I told him that I understood and agreed. But you have to pick your battles, I said. Is this the one you want to go to the mat on? Bibliography rules? Sometimes it's easier to suck it up and go along. Write the bibliography the right way, and save five marks.
He folded his arms. Never!

So Ed is going to stick to his principles, and get a lower mark on his essay, and I am going to feel proud of him -- but that's not all I'll feel.

Wednesday 3 March 2010

who do you think I am?


Funny thing came over the email yesterday. No, not the video of the barking baby or the bear driving the tractor. This was an offer sent out of the blue to be -- get this -- my assistant. I am not making it up. A young guy wanted to intern for me, that is, to work for me for free.
Isn't that great? His name wasn't Steve, but that's what I'll call him. Steve told me he was an English major, interested in writing for children. He thought he'd be able to learn from me, watching what I did, helping me with back-up work for the next six months.
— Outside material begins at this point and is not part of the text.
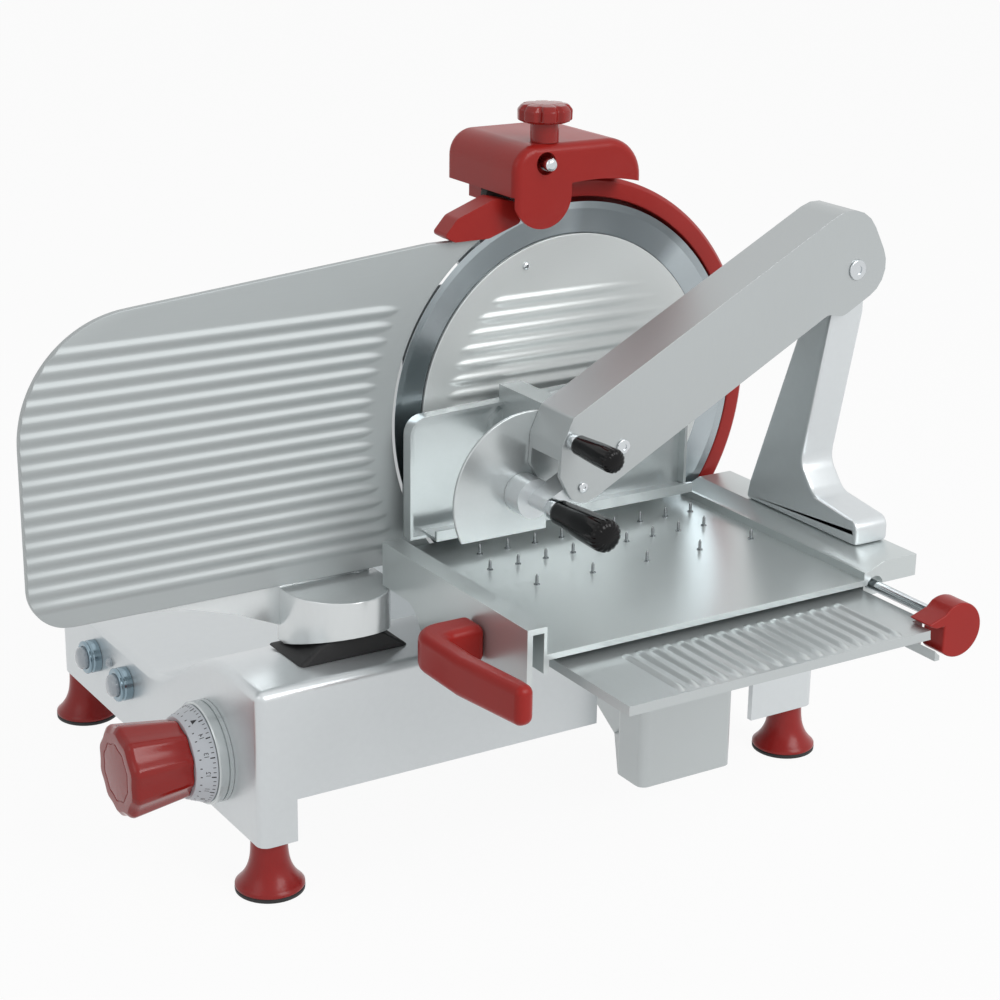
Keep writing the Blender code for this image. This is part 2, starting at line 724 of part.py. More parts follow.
def base_height(y):
    """The height of the base's top at y: level in front, then a smooth fall to the slice area."""
    share = min(max((y - BASE_FALL_START) / (BASE_FALL_END - BASE_FALL_START), 0.0), 1.0)
    return BASE_TOP + (BASE_LOW_TOP - BASE_TOP) * share * share * (3 - 2 * share)


def base_profile(inset):
    """The base's section across the machine, drawn smaller all round by the inset."""
    steps = 10
    run = [BASE_FALL_START + (BASE_FALL_END - BASE_FALL_START) * i / steps for i in range(steps + 1)]
    low = BASE_BOTTOM - BASE_CORNER * (3 if inset else 2)
    rear = BASE_REAR - inset
    tail = BASE_REAR - (BASE_LOW_TOP - BASE_REAR_EDGE) * 3
    return (
        [(BASE_FRONT + inset, low), (BASE_FRONT + inset, BASE_TOP - inset)]
        + [(y, base_height(y) - inset) for y in run]
        + [(tail, BASE_LOW_TOP - inset), (rear, BASE_REAR_EDGE - inset), (rear, low)]
    )


def many(name, shapes):
    """Several mesh objects made into one."""
    joined = bmesh.new()
    for piece in shapes:
        joined.from_mesh(piece.data)
        bpy.data.objects.remove(piece, do_unlink=True)
    mesh = bpy.data.meshes.new(name)
    joined.to_mesh(mesh)
    joined.free()
    return bpy.data.objects.new(name, mesh)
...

I laughed heartily, then emailed him back asking him to outline what he conceived to be his duties. I was fascinated at what he thought authors like me needed by way of an assistant. (Maybe I subconsciously pictured him like Ann there in the TV show I have never heard of.)
Opening mail, he replied. Answering letters. Mailing manuscripts, faxing replies to speaking engagements. That sort of thing.
Wonderful, Steve! I wrote back. But working for me, those duties would take you until lunch on the first day. The rest of the six months would pass awfully slowly.
I was being facetious, but only partly. A writing life involves frowning at the screen for much of the day. Typing a page or two or three. Worrying. Drinking lots of coffee. That's the bread and butter of it. Steve couldn't really do that for me. He wanted the jam of the writing life -- the bits that get you out of the house. I love visiting the post office and the fax place. Hey, I love buying groceries. It's a break from the darn computer.
So I turned Steve down -- not without regret, because he seemed like a nice guy, and I was sure we'd get along. I suggested he find a successful kids' writer. The kind who gets a hundred fan letters a day. Who has a publicist and a lawyer and a collection of snuff boxes. Who puts on a dinner jacket or long gown to speak to people a few times a week. I'm not that guy, I said. You want Rowling or Snickett, the Wimpy Kid or Lightning Thief. I already have one employee working pretty much for free, I said. I can't afford another one.